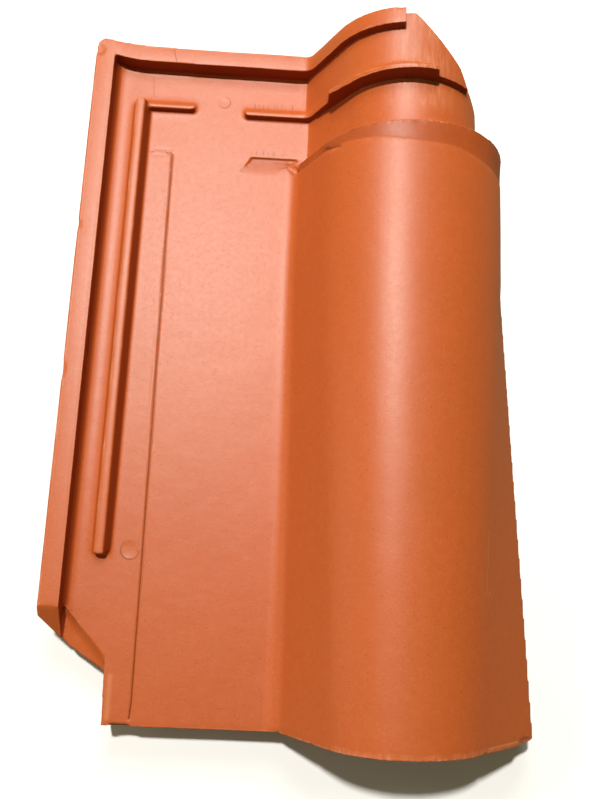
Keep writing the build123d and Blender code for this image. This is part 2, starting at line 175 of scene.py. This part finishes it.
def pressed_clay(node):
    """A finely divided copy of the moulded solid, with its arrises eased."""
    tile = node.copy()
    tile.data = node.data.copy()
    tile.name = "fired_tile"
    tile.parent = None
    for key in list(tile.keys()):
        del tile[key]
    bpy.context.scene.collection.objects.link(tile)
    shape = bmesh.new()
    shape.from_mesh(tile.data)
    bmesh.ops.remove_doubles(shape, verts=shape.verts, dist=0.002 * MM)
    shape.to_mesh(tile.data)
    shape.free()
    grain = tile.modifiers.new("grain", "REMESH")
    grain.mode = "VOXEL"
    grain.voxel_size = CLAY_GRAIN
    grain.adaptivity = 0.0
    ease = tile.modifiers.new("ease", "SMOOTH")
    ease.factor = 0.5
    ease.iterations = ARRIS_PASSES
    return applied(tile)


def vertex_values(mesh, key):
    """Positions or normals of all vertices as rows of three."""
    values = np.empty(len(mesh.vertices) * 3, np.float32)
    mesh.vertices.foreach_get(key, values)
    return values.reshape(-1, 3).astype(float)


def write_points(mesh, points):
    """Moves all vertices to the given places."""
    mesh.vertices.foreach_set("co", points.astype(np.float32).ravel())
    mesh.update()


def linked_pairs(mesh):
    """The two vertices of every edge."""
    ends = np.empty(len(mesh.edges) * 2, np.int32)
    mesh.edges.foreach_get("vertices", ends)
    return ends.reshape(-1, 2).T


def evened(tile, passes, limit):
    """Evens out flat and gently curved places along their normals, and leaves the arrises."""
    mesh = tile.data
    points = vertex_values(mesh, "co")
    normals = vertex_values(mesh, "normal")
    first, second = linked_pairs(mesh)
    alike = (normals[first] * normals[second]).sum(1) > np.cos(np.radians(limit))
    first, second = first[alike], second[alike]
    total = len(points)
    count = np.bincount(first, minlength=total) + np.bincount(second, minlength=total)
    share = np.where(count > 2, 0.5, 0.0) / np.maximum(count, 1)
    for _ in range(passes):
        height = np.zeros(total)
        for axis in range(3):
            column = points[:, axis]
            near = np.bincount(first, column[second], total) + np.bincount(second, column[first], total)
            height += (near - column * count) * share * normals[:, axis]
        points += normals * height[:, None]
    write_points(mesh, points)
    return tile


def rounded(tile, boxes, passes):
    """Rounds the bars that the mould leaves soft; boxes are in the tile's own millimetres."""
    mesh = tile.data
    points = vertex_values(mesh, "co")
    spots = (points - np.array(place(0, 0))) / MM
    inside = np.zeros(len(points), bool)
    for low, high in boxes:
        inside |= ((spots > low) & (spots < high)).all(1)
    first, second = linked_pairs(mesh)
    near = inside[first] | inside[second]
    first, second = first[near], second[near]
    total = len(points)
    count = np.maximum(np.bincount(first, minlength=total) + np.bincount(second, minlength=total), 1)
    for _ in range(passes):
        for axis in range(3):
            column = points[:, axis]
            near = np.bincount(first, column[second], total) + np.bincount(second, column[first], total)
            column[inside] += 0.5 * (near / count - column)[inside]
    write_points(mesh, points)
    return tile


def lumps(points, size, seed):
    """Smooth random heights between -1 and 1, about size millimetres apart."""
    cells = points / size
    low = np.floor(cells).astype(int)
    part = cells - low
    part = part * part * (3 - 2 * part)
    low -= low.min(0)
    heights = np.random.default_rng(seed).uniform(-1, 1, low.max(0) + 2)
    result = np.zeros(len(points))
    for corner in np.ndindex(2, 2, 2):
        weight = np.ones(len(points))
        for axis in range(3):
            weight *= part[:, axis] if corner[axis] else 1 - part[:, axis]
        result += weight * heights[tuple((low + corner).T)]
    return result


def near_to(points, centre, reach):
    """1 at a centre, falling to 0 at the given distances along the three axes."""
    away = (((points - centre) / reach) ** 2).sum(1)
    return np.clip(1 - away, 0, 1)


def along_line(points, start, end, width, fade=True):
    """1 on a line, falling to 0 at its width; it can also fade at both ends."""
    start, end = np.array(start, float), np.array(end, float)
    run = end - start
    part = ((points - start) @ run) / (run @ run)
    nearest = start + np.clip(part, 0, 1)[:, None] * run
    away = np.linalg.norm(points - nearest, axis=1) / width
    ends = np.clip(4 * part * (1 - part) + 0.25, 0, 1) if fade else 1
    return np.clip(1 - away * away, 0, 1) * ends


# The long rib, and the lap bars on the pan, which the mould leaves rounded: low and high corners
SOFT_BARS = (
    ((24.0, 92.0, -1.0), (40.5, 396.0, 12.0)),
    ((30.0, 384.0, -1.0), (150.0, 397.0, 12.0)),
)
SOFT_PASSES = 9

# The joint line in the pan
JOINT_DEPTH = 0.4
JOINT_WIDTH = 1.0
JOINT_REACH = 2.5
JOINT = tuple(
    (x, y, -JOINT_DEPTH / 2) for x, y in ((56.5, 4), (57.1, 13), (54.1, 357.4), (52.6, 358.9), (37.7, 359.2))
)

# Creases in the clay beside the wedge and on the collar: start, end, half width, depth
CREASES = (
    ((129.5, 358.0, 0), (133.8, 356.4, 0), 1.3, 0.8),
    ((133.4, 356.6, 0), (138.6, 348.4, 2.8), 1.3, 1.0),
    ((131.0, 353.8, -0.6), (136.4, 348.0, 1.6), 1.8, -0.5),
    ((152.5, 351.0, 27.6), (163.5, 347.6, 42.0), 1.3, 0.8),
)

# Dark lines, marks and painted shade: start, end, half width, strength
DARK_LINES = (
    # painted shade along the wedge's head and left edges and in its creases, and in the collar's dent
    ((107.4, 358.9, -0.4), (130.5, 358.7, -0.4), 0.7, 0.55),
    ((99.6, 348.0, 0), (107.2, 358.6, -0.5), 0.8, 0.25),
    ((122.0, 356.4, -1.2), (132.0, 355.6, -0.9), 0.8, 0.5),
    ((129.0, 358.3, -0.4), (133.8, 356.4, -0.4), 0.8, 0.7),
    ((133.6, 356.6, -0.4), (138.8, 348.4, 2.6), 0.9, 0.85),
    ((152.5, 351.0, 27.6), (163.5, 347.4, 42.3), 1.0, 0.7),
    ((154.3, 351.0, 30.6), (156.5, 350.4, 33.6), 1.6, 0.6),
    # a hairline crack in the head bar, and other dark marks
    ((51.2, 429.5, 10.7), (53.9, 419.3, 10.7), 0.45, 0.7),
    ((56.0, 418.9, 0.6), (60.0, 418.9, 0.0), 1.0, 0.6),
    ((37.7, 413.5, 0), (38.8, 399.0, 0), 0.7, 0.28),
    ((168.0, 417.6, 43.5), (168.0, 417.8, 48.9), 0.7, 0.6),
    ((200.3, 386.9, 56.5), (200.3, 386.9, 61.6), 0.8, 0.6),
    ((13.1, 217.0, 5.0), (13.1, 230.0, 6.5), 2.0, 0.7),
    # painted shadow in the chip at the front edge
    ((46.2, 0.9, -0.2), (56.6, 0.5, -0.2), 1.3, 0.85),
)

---

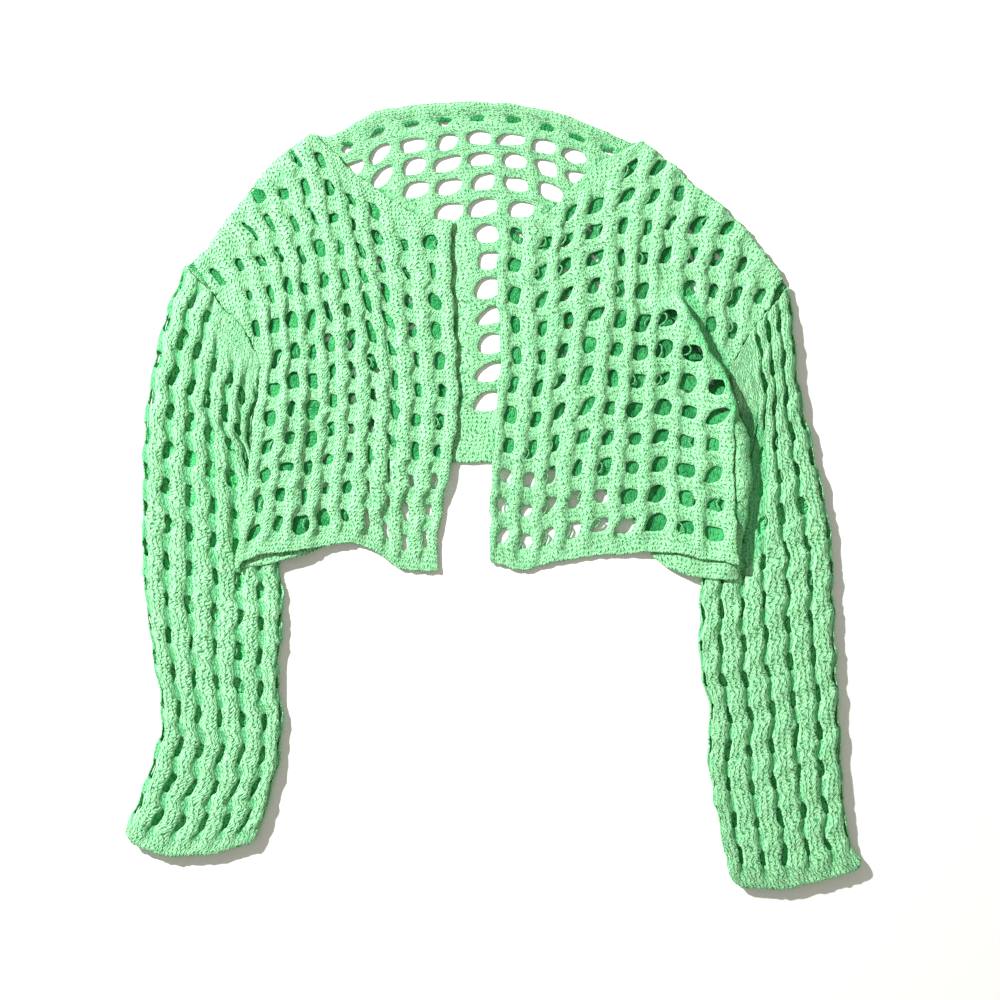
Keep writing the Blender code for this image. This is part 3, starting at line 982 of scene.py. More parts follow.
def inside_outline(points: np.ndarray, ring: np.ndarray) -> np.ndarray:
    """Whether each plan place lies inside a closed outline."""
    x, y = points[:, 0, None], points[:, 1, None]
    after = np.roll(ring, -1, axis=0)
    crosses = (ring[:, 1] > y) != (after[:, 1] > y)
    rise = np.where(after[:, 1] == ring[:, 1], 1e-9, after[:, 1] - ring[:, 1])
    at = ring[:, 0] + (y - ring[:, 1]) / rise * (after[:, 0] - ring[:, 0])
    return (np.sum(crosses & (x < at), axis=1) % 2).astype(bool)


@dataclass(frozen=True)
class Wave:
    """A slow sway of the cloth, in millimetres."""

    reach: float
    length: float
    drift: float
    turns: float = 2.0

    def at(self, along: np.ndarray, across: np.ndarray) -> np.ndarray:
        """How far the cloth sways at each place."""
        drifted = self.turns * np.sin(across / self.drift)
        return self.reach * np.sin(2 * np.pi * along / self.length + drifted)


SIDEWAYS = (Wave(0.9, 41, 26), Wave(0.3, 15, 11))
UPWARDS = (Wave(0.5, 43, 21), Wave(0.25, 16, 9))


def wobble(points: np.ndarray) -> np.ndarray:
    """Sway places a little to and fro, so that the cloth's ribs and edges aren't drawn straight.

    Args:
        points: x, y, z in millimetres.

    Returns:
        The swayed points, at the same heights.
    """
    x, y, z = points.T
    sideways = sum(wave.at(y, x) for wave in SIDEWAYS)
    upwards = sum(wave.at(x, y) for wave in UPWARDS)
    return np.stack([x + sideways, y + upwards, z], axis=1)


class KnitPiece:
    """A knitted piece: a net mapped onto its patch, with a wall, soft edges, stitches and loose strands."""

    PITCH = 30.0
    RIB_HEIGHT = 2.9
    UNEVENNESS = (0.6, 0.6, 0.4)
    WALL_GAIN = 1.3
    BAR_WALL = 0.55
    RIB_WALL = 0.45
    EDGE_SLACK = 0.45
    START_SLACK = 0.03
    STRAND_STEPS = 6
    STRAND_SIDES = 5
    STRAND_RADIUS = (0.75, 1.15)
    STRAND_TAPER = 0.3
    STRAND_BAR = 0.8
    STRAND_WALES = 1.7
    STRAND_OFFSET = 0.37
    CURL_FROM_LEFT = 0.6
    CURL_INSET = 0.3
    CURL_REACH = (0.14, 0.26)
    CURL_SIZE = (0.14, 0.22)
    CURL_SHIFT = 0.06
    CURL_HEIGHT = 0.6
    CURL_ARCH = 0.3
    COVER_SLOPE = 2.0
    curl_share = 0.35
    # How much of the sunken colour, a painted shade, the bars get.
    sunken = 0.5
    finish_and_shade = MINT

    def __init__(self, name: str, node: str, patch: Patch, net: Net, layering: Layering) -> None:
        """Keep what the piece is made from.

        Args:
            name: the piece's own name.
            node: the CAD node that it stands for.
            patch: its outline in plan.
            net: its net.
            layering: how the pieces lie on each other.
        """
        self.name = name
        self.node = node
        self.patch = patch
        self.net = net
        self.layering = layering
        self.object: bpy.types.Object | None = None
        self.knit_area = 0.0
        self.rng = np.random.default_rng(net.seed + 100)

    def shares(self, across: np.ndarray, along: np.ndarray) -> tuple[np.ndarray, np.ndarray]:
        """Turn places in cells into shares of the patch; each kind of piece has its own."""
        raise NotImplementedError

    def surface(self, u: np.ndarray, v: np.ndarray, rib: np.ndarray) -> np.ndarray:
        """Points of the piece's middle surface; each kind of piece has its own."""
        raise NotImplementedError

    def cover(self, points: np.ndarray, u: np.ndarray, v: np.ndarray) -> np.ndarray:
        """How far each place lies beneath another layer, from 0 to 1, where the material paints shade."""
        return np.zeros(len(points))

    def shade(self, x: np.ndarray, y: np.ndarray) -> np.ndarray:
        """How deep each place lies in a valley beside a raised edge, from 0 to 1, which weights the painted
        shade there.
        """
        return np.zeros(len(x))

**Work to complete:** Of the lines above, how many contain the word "Blender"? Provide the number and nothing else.

**Output below:** 2